Ford's issues are not unique to the company however, and are indicative of larger issues throughout the European market. Nearly everyone is having a capacity issue, as nobody has closed plants during the 2008/9 Great Recession downturn in Europe like was done in North America. No major restructuring was undertaken, and in fact new plants were still built in lower-cost areas like Eastern Europe and Russia, adding more capacity for the region while existing facilities with expensive labour were not dealt with as they otherwise might have been. This is a testament to the strength of the unions in these markets as well as laws in many countries that make it exceedingly difficult or even illegal to close plants. Whereas the automakers might have been able to enlist government help to do so in the previous recession, as they did with North American governments, now the situation has become much more difficult, given the backlash being faced against such measures and the layoffs already occurring across the region due to government austerity measures undertaken by several countries.
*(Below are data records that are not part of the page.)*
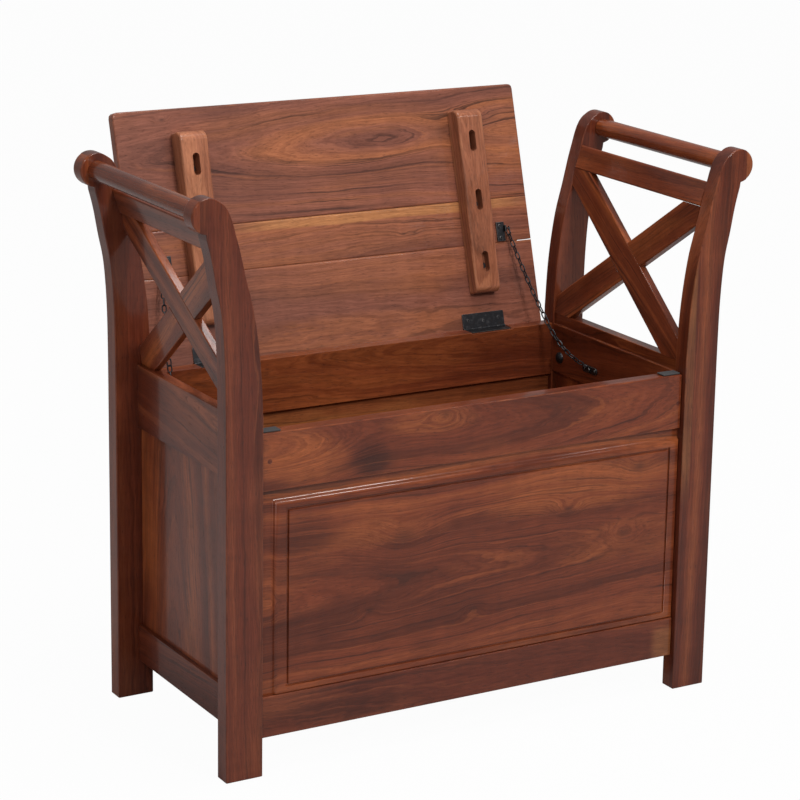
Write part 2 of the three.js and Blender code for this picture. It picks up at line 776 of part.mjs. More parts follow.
// Battens: thicker toward the front, with stepped slots that let the planks move
function batten_outline() {
  const rear = lid_rear - batten_start;
  const front = rear - batten_length;
  const rear_low = batten_face - batten_rear_thickness;
  const front_low = batten_face - batten_front_thickness;
  const shape = new THREE.Shape();
  shape.moveTo(rear, batten_face);
  shape.lineTo(front, batten_face);
  shape.lineTo(front, front_low + batten_front_radius);
  shape.quadraticCurveTo(front, front_low, front + batten_front_radius, front_low);
  shape.lineTo(rear - batten_rear_radius, rear_low);
  shape.quadraticCurveTo(rear, rear_low, rear, rear_low + batten_rear_radius);
  return shape;
}

function slot_cutter(x, y, width, length, z) {
  const half = (length - width) / 2;
  const shape = new THREE.Shape();
  shape.moveTo(x + width / 2, y - half);
  shape.lineTo(x + width / 2, y + half);
  shape.absarc(x, y + half, width / 2, 0, Math.PI, false);
  shape.lineTo(x - width / 2, y - half);
  shape.absarc(x, y - half, width / 2, Math.PI, 2 * Math.PI, false);
  const options = { depth: z[1] - z[0], bevelEnabled: false, curveSegments: edge_steps };
  return new THREE.ExtrudeGeometry(shape, options).translate(0, 0, z[0]);
}

const ledge_z = batten_face - slot_ledge;
for (const [side_name, x] of Object.entries(batten_places)) {
  const bar = prism_along_x(batten_outline(), [x - batten_width / 2, x + batten_width / 2], edge_steps);
  const cutters = [];
  const neck_length = slot_length - slot_width + slot_neck;
  for (const place of slot_places) {
    const y = lid_rear - place;
    const below = batten_face - batten_front_thickness - overrun;
    cutters.push(slot_cutter(x, y, slot_width, slot_length, [below, ledge_z]));
    cutters.push(slot_cutter(x, y, slot_neck, neck_length, [below, batten_face + overrun]));
  }
  add_piece(`${side_name}_lid_batten`, carve(bar, [], cutters), honey_wood, lid);
}

for (const { name, x, y } of screw_places) {
  const head_top = ledge_z - fit_gap;
  const head_low = head_top - screw_head_height;
  const tip = lid_underside + screw_depth;
  const profile = [
    [0, head_low], [screw_head_diameter / 2, head_low], [screw_head_diameter / 2, head_top],
    [screw_shank_diameter / 2, head_top], [screw_shank_diameter / 2, tip], [0, tip],
  ].map(([radius, height]) => new THREE.Vector2(radius, height));
  const screw = new THREE.LatheGeometry(profile, small_round_steps).rotateX(Math.PI / 2);
  add_piece(name, screw, dark_metal, lid).position.set(x, y, 0);
}

// Hinges: the frame leaf holds the odd knuckles, the lid leaf the even ones
const knuckle_length = (hinge_width - (hinge_knuckles - 1) * fit_gap) / hinge_knuckles;

function hinge_leaf(x, depth, up, parity) {
  const near = -(hinge_barrel_radius + fit_gap);
  const plate_z = mirrored(up, fit_gap / 2, fit_gap / 2 + hinge_leaf_thickness);
  const left = x - hinge_width / 2;
  const plate = block({ x: [left, left + hinge_width], y: [near - depth, near], z: plate_z });
  const knuckles = [];
  for (let index = parity; index < hinge_knuckles; index += 2) {
    const start = left + index * (knuckle_length + fit_gap);
    const span = [start, start + knuckle_length];
    const tab_end = -(hinge_bore_radius + hinge_barrel_radius) / 2;
    knuckles.push(block({ x: span, y: [near - overrun, tab_end], z: plate_z }));
    const ring = new THREE.Shape();
    ring.absarc(0, 0, hinge_barrel_radius, 0, 2 * Math.PI, false);
    const bore = new THREE.Path();
    bore.absarc(0, 0, hinge_bore_radius, 0, 2 * Math.PI, true);
    ring.holes.push(bore);
    knuckles.push(prism_along_x(ring, span, barrel_steps));
  }
  return carve(plate, knuckles, []);
}

const frame_hardware = new THREE.Group();
frame_hardware.position.set(0, pivot_y, pivot_z);
model.add(frame_hardware);
for (const [side_name, x] of Object.entries(hinge_places)) {
  const pin = rod_along_x(hinge_pin_radius, [x - hinge_width / 2, x + hinge_width / 2], 0, 0);
  const frame_leaf = hinge_leaf(x, frame_leaf_depth, -1, 0);
  add_piece(`${side_name}_hinge_frame_leaf`, frame_leaf, dark_metal, frame_hardware);
  add_piece(`${side_name}_hinge_pin`, pin, dark_metal, frame_hardware);
  add_piece(`${side_name}_hinge_lid_leaf`, hinge_leaf(x, lid_leaf_depth, 1, 1), dark_metal, lid);
}

// Chain plates on the lid, each with an ear and a headed stud for the first link
const plate_outer = lid_width / 2 - lid_plate_inset;
const stud_y = lid_rear - lid_stud_place;
const stud_z = lid_underside - lid_stud_drop;
const link_x = plate_outer + (lid_stud_length - stud_head_thickness) / 2;

for (const [side_name, side] of Object.entries(sides)) {
  const plate_top = lid_underside - fit_gap;
  const plate_bottom = plate_top - chain_plate_thickness;
  const plate = block({
    x: mirrored(side, plate_outer - lid_plate_width, plate_outer),
    y: [lid_rear - lid_plate_start - lid_plate_length, lid_rear - lid_plate_start],
    z: [plate_bottom, plate_top],
  });
  const ear = block({
    x: mirrored(side, plate_outer - chain_plate_thickness, plate_outer),
    y: [stud_y - lid_ear_length / 2, stud_y + lid_ear_length / 2],
    z: [plate_top - lid_ear_height, plate_top - chain_plate_thickness / 2],
  });
  const stud_end = plate_outer + lid_stud_length;
  const stud_span = mirrored(side, plate_outer - chain_plate_thickness / 2, stud_end);
  const head_span = mirrored(side, stud_end - stud_head_thickness, stud_end);
  const stud = rod_along_x(stud_radius, stud_span, stud_y, stud_z);
  const head = rod_along_x(stud_head_radius, head_span, stud_y, stud_z);
  add_piece(`${side_name}_lid_chain_plate`, carve(plate, [ear, stud, head], []), dark_metal, lid);
}

// Plates on the seat rails, each with a round eye that the chain ends beside
const wall_face = seat_rail_inner - fit_gap;
const wall_eye_face = wall_face - chain_plate_thickness - wall_eye_height;
for (const [side_name, side] of Object.entries(sides)) {
  const [y, z] = wall_plate_place;
  const plate = block({
    x: mirrored(side, wall_face - chain_plate_thickness, wall_face),
    y: [y - wall_plate_length / 2, y + wall_plate_length / 2],
    z: [z - wall_plate_height / 2, z + wall_plate_height / 2],
  });
  const eye_span = mirrored(side, wall_eye_face, wall_face - chain_plate_thickness / 2);
  const eye = rod_along_x(wall_eye_radius, eye_span, y, z);
  add_piece(`${side_name}_rail_chain_plate`, carve(plate, [eye], []), dark_metal);
}

// One flat link, a ring with round ends, lying in a plane across X
function link_geometry(side, x, y, z, direction) {
  const outer = new THREE.Shape();
  const hole = new THREE.Path();
  const trace = (path, radius) => {
    const half = (link_pitch + link_wire - link_width) / 2;
    for (let step = 0; step < 2 * link_corner_steps; step += 1) {
      const turn = Math.PI * (step + 0.5) / link_corner_steps;
      const shift = Math.cos(turn) > 0 ? half : -half;
      const a = shift + radius * Math.cos(turn);
      const b = radius * Math.sin(turn);
      if (step === 0) {
        path.moveTo(a, b);
      } else {
        path.lineTo(a, b);
      }
    }
  };
  trace(outer, link_width / 2);
  trace(hole, link_width / 2 - link_wire);
  outer.holes.push(hole);
  const ring = prism_along_x(outer, [-link_wire / 2, link_wire / 2]);
  return ring.rotateX(direction).translate(side * x, y, z);
}

// A run of links along a sagging chord, drifting across X, joined into one piece
function chain_run(side, start, end, sag, x_start, x_end) {
  const from = new THREE.Vector2(...start);
  const to = new THREE.Vector2(...end);
  const middle = from.clone().add(to).multiplyScalar(0.5);
  const chord = to.clone().sub(from);
  const down = new THREE.Vector2(-chord.y, chord.x).normalize();
  const low_point = middle.addScaledVector(down, 2 * sag);
  const curve = new THREE.QuadraticBezierCurve(from, low_point, to);
  const length = curve.getLength();
  const inset = (link_pitch - link_wire) / 2 - stud_radius - fit_gap;
  const steps = Math.round((length - 2 * inset) / link_pitch);
  const links = [];
  for (let index = 0; index <= steps; index += 1) {
    const share = (inset + (length - 2 * inset) * index / steps) / length;
    const place = curve.getPointAt(share);
    const heading = curve.getTangentAt(share);
    const x = x_start + (x_end - x_start) * index / steps;
    links.push(link_geometry(side, x, place.x, place.y, Math.atan2(heading.y, heading.x)));
  }
  return carve(links[0], links.slice(1), []);
}

const cos_open = Math.cos(open_angle);
const sin_open = Math.sin(open_angle);
const stud_place = [
  pivot_y + stud_y * cos_open + stud_z * sin_open,
  pivot_z - stud_y * sin_open + stud_z * cos_open,
];
const upper_end_x = seat_rail_inner - knee_side_gap;
const lower_start_x = upper_end_x + link_wire + fit_gap;
const lower_end_x = wall_eye_face - fit_gap - link_wire / 2;
for (const [side_name, side] of Object.entries(sides)) {
  const upper = chain_run(side, stud_place, knee_place, upper_run_sag, link_x, upper_end_x);
  const lower = chain_run(side, knee_place, wall_end_place, lower_run_sag, lower_start_x, lower_end_x);
  add_piece(`${side_name}_chain_upper`, upper, dark_metal);
  add_piece(`${side_name}_chain_lower`, lower, dark_metal);
}

// The origin moves back from the middle of the legs, halfway to the edge of the open lid
const lid_front = lid_rear - rear_plank_depth - middle_plank_depth - front_plank_depth + fit_gap;
const lid_back_edge = pivot_y + lid_front * cos_open + (lid_underside + lid_thickness) * sin_open;
model.position.y = -(lid_back_edge - leg_back) / 2;

export default model;
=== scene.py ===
# %% [markdown]
# # A hardwood settle bench
#
# This lesson dresses a measured model of a small settle bench: a box seat with a lid that stays
# open on chains, between two curved arms with lapped diagonal braces. The measured solids are the
# fixed frame. Each visible piece is modelled again on them with eased edges, and each board gets
# its own cut of figured wood.

# %% Load the frame
import math

import bmesh
import bpy
from mathutils import Euler, Matrix, Vector


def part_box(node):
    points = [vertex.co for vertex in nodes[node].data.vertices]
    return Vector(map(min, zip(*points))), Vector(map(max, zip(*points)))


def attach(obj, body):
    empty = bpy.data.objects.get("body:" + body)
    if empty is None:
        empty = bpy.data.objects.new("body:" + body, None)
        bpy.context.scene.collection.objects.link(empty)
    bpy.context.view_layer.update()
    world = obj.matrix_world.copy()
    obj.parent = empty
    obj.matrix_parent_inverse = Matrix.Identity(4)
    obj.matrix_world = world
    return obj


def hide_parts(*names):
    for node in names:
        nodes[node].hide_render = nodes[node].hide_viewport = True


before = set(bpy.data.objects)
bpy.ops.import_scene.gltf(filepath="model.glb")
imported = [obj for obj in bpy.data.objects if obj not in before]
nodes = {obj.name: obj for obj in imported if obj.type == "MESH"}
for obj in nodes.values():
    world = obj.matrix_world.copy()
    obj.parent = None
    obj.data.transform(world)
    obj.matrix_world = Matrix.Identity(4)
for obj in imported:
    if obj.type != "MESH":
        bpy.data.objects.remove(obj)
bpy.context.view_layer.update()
mm = 0.001
sides = {"left": -1, "right": 1}
ends = {"front": -1, "back": 1}
print("frame loaded:", len(nodes), "nodes")

# %% [markdown]
# ## Camera
#
# The photograph was taken from the front left, a little above the arms, with a long lens. The
# place, the turn and the lens were solved from the straight edges of the bench. A camera looks
# down its own -Z, so its matrix is built from the right, up and backward directions.

# %% Camera
turn, tip, roll = (math.radians(a) for a in (31.35, 14.37, 1.24))
across = Vector((math.cos(turn), -math.sin(turn), 0))
ahead = Vector((math.sin(turn) * math.cos(tip), math.cos(turn) * math.cos(tip), -math.sin(tip)))
above = across.cross(ahead)
right = across * math.cos(roll) + above * math.sin(roll)
up = above * math.cos(roll) - across * math.sin(roll)
lens_data = bpy.data.cameras.new("camera")
lens_data.sensor_width = 36
lens_data.lens = 122.52
lens_data.shift_x = -0.0732
lens_data.shift_y = -0.0679
camera = bpy.data.objects.new("camera", lens_data)
place = Vector((-1.70672, -2.96079, 1.33052))
camera.matrix_world = Matrix.Translation(place) @ Matrix((right, up, -ahead)).transposed().to_4x4()
bpy.context.scene.collection.objects.link(camera)
bpy.context.scene.camera = camera
print("camera at", tuple(round(c, 3) for c in place))

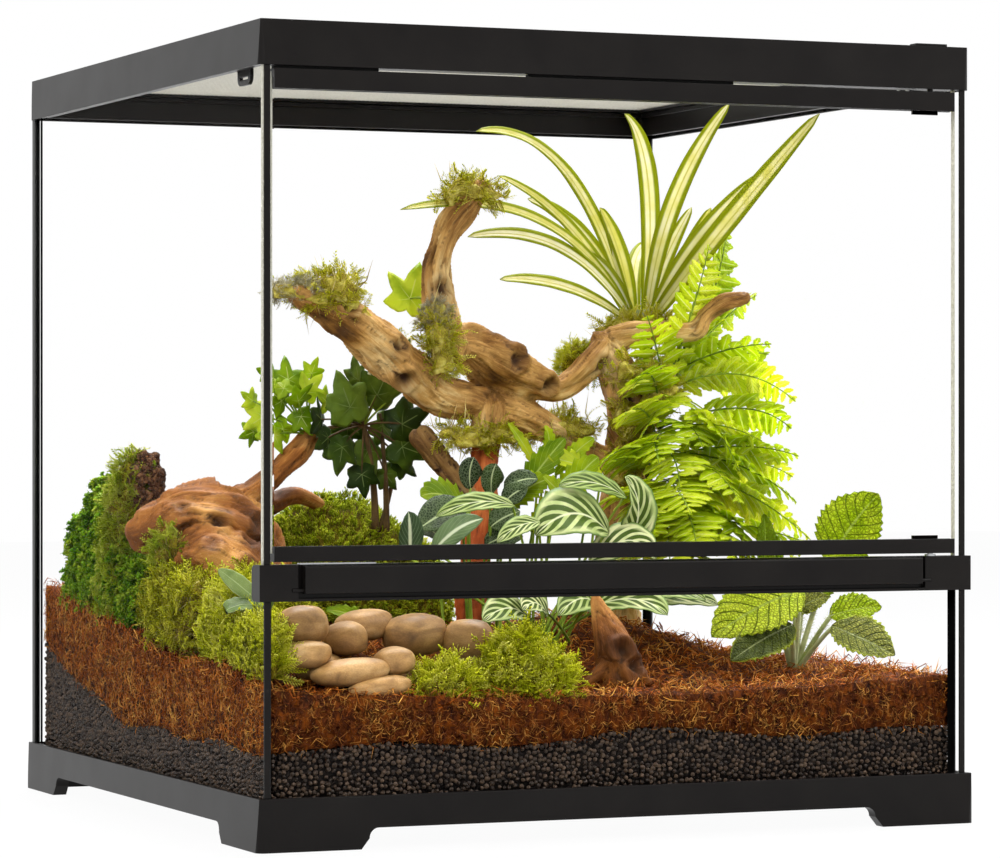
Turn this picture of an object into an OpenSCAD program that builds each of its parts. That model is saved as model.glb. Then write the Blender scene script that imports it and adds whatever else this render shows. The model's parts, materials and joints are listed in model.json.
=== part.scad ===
// Front-opening glass terrarium, planted, with a lift-off mesh lid.
// Millimetres. The origin is the centre of the footprint, on the surface it stands on.
// +X runs to the right along the front, +Y to the back and +Z up.

/* [Case] */
// Outer width of the base frame at the floor
case_w = 470; // [466:1:520]
// Outer depth of the base frame at the floor
case_d = 470; // [466:1:520]
// Height of the top frame's rim above the floor
case_h = 480; // [478:1:520]
// Thickness of the side, back and bottom panes
pane_t = 5; // [4:0.5:5]

/* [Frames] */
// Height of the base frame
base_h = 31; // [29:1:34]
// Height of the top frame's outer band
band_h = 26.5; // [25:0.5:27]
// How much narrower each frame is at its slim end
frame_taper = 3; // [2:0.5:3.5]
// Height of the cut-outs between the feet
arch_h = 12.3; // [9:0.1:12.3]
// Half the width of the cut-outs between the feet
arch_half = 166; // [140:1:175]

/* [Front] */
// Height of the crossbar's underside
bar_z = 144.3; // [140:0.1:146]
// Height of the crossbar
bar_h = 21.2; // [20:0.1:22]
// Thickness of the door pane
door_t = 4; // [4:0.5:5]
// Radius of the door's hinge pins
pin_r = 1.75; // [1.5:0.05:1.9]
// Distance from the centre line to the door's hinge pins
pin_x = 207; // [200:1:210]
// Depth of the lift-off lid's frame
lid_h = 8; // [6:0.5:8.5]

/* [Hidden] */

clear = 0.3;
half_w = case_w / 2;
half_d = case_d / 2;
glass_x = half_w - 4.5;
glass_y = half_d - 4.5;
in_x = glass_x - pane_t;
in_y = glass_y - pane_t;
floor_z = 15;
glass_z = floor_z + pane_t;
band_z = case_h - band_h;
ledge_z = case_h - 9;
channel_z = ledge_z - 3;
leg_z = band_z + 1.5;
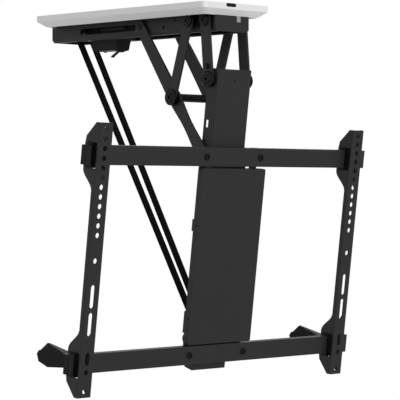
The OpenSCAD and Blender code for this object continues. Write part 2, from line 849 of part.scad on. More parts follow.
module cross_tube() {
    color([0.15, 0.15, 0.15]) difference() {
        cross_bar(cross_tube_r, -inner_a, inner_a, link_mid.x, link_mid.y);
        cross_bar(pivot_r, -inner_a - over, inner_a + over, link_mid.x, link_mid.y);
    }
}

module link_bolts() {
    color([0.12, 0.12, 0.12]) {
        cross_bar(pivot_r, -outer_b - seat_gap, outer_b + seat_gap, link_mid.x, link_mid.y);
        both_sides() bolt_head(cap_r, cap_t, outer_b + seat_gap, link_mid.x, link_mid.y);
    }
}

module link_washers() {
    color([0.12, 0.12, 0.12]) both_sides() difference() {
        cross_bar(cap_r, outer_a, inner_b - seat_gap, link_mid.x, link_mid.y);
        cross_bar(pivot_r, outer_a - over, inner_b, link_mid.x, link_mid.y);
    }
}

slot_head_r = 4.6;

module slot_pins() {
    color([0.12, 0.12, 0.12]) both_sides() {
        cross_bar(slot_pin_r, half_w + seat_gap, outer_a, link_top.x, link_top.y);
        cross_bar(slot_head_r, outer_a, outer_a + edge, link_top.x, link_top.y);
    }
}

lower_head_t = 3;

module lower_link_bolts() {
    color([0.12, 0.12, 0.12]) both_sides() {
        cross_bar(pivot_r, column_w / 2 + seat_gap, outer_a, link_low.x, link_low.y);
        bolt_head(small_cap_r, lower_head_t, outer_a, link_low.x, link_low.y);
    }
}

// Pieces of the screen frame, in the frame's own upright position

bend_r = 2;             // outer radius of the bends in the bracket and column sheets

// Cuts away the two front corners at |x| = w, so that rounded bends are left
module bends(w, l) {
    both_sides() translate([w - bend_r, bend_r, -over]) linear_extrude(height = l + 2 * over)
        difference() {
            translate([0, -bend_r - over]) square(bend_r + over);
            circle(bend_r);
        }
}

column_corner = 6;

// Side of the column, as (depth, height), with its lower rear corner cut away
module column_side() {
    polygon([[column_front, column_rise], [column_back - column_corner, column_rise],
        [column_back, column_rise - column_corner], [column_back, -column_reach + 2 * column_corner],
        [column_back - column_corner, -column_reach + column_corner / 2],
        [column_front + edge, -column_reach], [column_front, -column_reach + edge]]);
}

function to_frame(p) = let (d = p - [frame_y, frame_z]) [
    d.x * cos(tilt) + d.y * sin(tilt),
    -d.x * sin(tilt) + d.y * cos(tilt)];

upper_seat = to_frame([frame_pivot_y, frame_pivot_z]);
lower_seat = to_frame([lower_pivot_y, lower_pivot_z]);
front_hole_r = 2;
front_hole_drop = 18;

module column() {
    color([0.2, 0.2, 0.21]) in_frame() difference() {
        side_plate(-column_w / 2, column_w) column_side();
        // the rear is open, so the straps reach their pin
        translate([-column_w / 2 + column_t, column_front + column_t, -column_reach - over])
            cube([column_w - 2 * column_t, column_depth + over, column_rise + column_reach + 2 * over]);
        for (e = [upper_seat, lower_seat])
            cross_bar(pivot_r, -column_w, column_w, e.x, e.y);
        cross_bar(strap_pin_r, -column_w, column_w, strap_pin_depth, -strap_pin_v);
        translate([-column_w, column_front + slit_depth - slit_w / 2, slit_v - slit_l / 2])
            cube([column_w, slit_w, slit_l]);
        // a shallow dimple near the top
        translate([0, column_front - over, column_rise - front_hole_drop]) rotate([-90, 0, 0])
            cylinder(r = front_hole_r, h = column_t / 2 + over);
        translate([0, column_front, -column_reach]) bends(column_w / 2, column_rise + column_reach);
    }
}

module frame_pivot_bolts() {
    x0 = column_w / 2;
    end_x = x0 - column_t - nut_t - bolt_proud;
    color([0.12, 0.12, 0.12]) in_frame() both_sides() {
        cross_bar(pivot_r, end_x, outer_a + seat_gap, upper_seat.x, upper_seat.y);
        bolt_head(cap_r, cap_t, outer_a + seat_gap, upper_seat.x, upper_seat.y);
        nut(small_cap_r, x0 - column_t - nut_t, upper_seat.x, upper_seat.y, pivot_r);
        difference() {
            cross_bar(cap_r - edge, x0, inner_a - seat_gap, upper_seat.x, upper_seat.y);
            cross_bar(pivot_r, x0 - over, inner_a, upper_seat.x, upper_seat.y);
        }
    }
}

rail_bolt_r = 3;
plate_top_v = upper_rail_v - rail_h / 2;
plate_low_v = lower_rail_v + rail_h / 2;
notch_x = inner_a - seat_gap - edge;

module back_plate() {
    color([0.2, 0.2, 0.21]) in_frame() difference() {
        translate([-back_plate_w / 2, back_plate_front, -plate_low_v])
            cube([back_plate_w, back_plate_t, plate_low_v - plate_top_v]);
        // room for the long links' lower ends
        both_sides() translate([notch_x, back_plate_front - over, lower_seat.y - notch_h / 2])
            cube([notch_w, back_plate_t + 2 * over, notch_h]);
        for (x = [-1, 1], v = [upper_rail_v, lower_rail_v])
            translate([x * rail_bolt_x / 2, back_plate_front - over, -v]) rotate([-90, 0, 0])
                cylinder(r = rail_bolt_r, h = back_plate_t + 2 * over);
    }
}

panel_top_v = upper_rail_v + rail_h / 2 + panel_gap;
panel_low_v = lower_rail_v - rail_h / 2 - panel_gap;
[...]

If there is a positive side to this, it is that the man who helped guide Ford back from the brink and through the worst global economic disaster in the last 80 years is still at the helm of the company, and still has the confidence and devotion of the entire organisation. Chief executive officer Alan Mulally has not spelled out exactly what the plan is to fix the European operations, but he has dropped a few subtle hints that have suggested where the plan may go. He has insisted that the issues are structural, and not market driven, meaning Ford will need to address issues of plant utilisation, labour costs, and product offerings in order to gain back profitability. That sentiment was echoed by the chief financial officer, who said that it is not a matter of slashing and cutting in order to return to profit, but one of revenue generation and addressing structural issues. Mulally also stated that Ford would be engaging "all of its stakeholders" in its endeavour to right the ship, suggesting to many that Ford will be taking on the strong unions in the region in order to come to a solution. How tough that becomes is yet to be seen, but Mulally has a very strong history of dealing with difficult unions at Boeing; his ability to get along with the United Auto Workers (UAW) leadership was as much a testament to the union leadership as his own negotiating tactics, but the European unions are likely to be much more confrontational given the support many enjoy among European governments. Regardless, this is not going to be a quick or easy process, and it may be well into 2013 before the results of it start to show up, but there will indeed be a process as Ford is not likely to give up on its European market anytime soon.